As of 2015, language enthusiasts attempt to start up courses for the language and culture, especially in the Twente region. They are mostly studies aimed at the elderly but still prove to be very popular. There still is no professional attempt to promote the language into the school curriculum.

Probably the largest single body of work ever produced in Dutch Low Saxon is the Dutch Low Saxon Wikipedia, begun in 2006 as a separate project from the German Low Saxon Wikipedia, which preceded it by three years.

==Dutch influence==
A lot of the dialects have been affected by the Hollandic expansion of the 17th century. All of them are lexically dependent on Dutch rather than German for neologisms. When written down, they use a Dutch-based orthography.

Several long vowel shifts happened in Veluws, Urkers, Sallaans, Stellingwarfs, Drèents and in some variants of Gronings; the change occurred as the Hollandic dialect rose in prestige during the 17th century. For example, the oe /[uː]/ changed into uu /[yː]/. Tweants, Eastern Achterhooks and some variants of Gronings and Drents, by contrast, retained their old vowels. Compare the Tweants and Sallaans equivalents: hoes : huus ("house"). In many dialects, the oe sound was preserved in some words but changed to uu in others. As a result, in Sallaans house is huus, but mouse is moes (as in Tweants).

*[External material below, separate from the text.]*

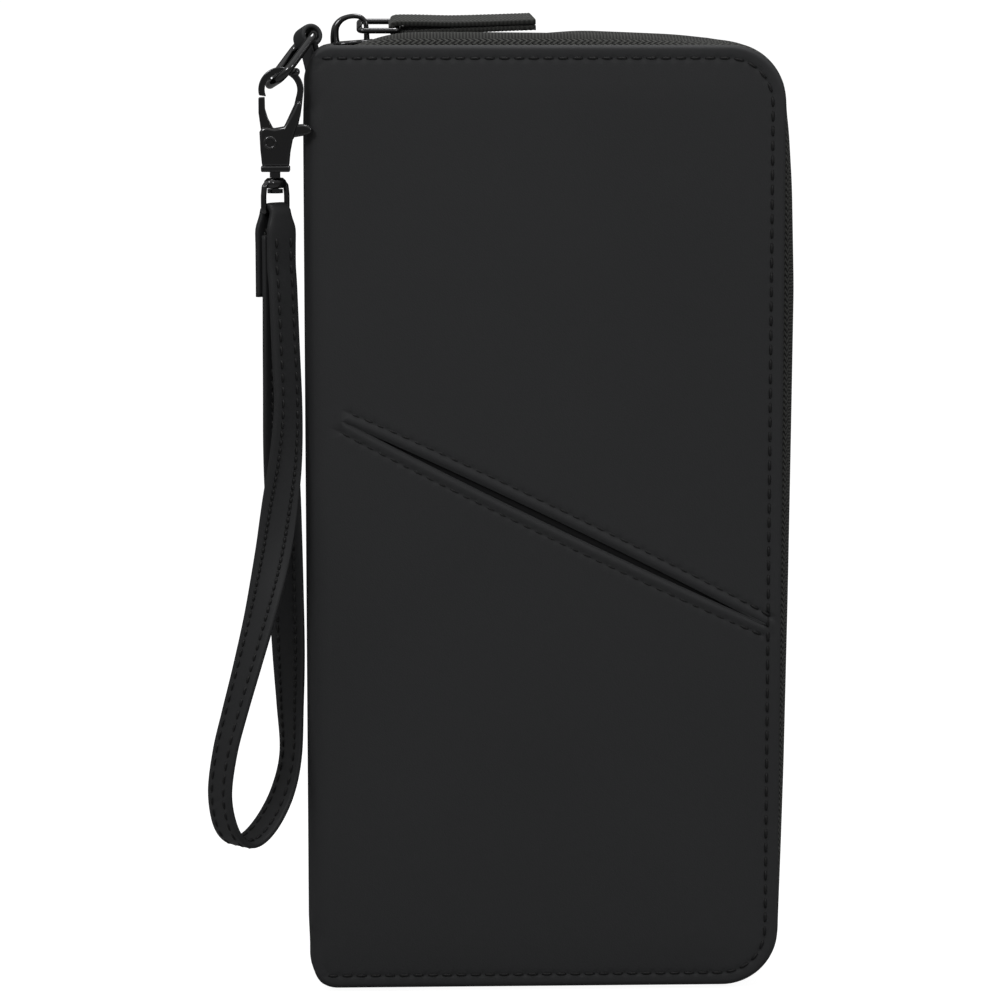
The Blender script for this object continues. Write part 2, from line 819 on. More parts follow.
def merge_close(obj, distance):
    """Joins points that lie on each other, so that shading runs across them."""
    bm = bmesh.new()
    bm.from_mesh(obj.data)
    bmesh.ops.remove_doubles(bm, verts=bm.verts, dist=distance)
    bm.to_mesh(obj.data)
    bm.free()


def stitch(parts, start, end, outward, thickness):
    """One stitch from hole to hole, its ends dipping into them."""
    middle = (start + end) / 2
    along = end - start
    rows = []
    for t, lift, scale in (
        (-0.34, -0.75, 0.6),
        (-0.28, -0.15, 0.95),
        (-0.12, 0.12, 1.0),
        (0.12, 0.12, 1.0),
        (0.28, -0.15, 0.95),
        (0.34, -0.75, 0.6),
    ):
        rows.append((middle + along * t + outward * lift * thickness, scale))
    centres = [row[0] for row in rows]
    radii = [row[1] * thickness / 2 for row in rows]
    parts.add(*rod(centres, radii, outward, sides=7))


def sew(name, rows, thickness, body):
    """Stitches along rows of (hole, outward) pairs, riding on one body."""
    parts = MeshParts()
    for row in rows:
        for (a, out_a), (b, out_b) in zip(row[:-1], row[1:]):
            stitch(parts, a, b, unit(out_a + out_b), thickness)
    obj = parts.build(name, material("thread"))
    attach(obj, body)
    return obj


def face_rows(flat_rows, side, rise=-0.2):
    """Flat seam rows laid on a cover's face."""
    outward = np.array([0.0, side, 0.0])
    return [[(wrapped(s, z, rise, side), outward) for s, z in row] for row in flat_rows]


# ---- Zip ----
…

Dutch has lost the word doe "thou" and replaced it with jij, equivalent to English "ye", originally the second person plural. In many Low Saxon dialects in the Netherlands, the same happened. The doe : ie/ieje/ij isogloss runs close to the Dutch border, except in Groningen, where it enters the Dutch territory. In Twente, it is present in the easternmost villages of Denekamp and Oldenzaal, but its disappearance from the rest of the region is only a relatively recent development. In the Achterhoek (Gelderland), dou can be found in Winterswijk and Groenlo.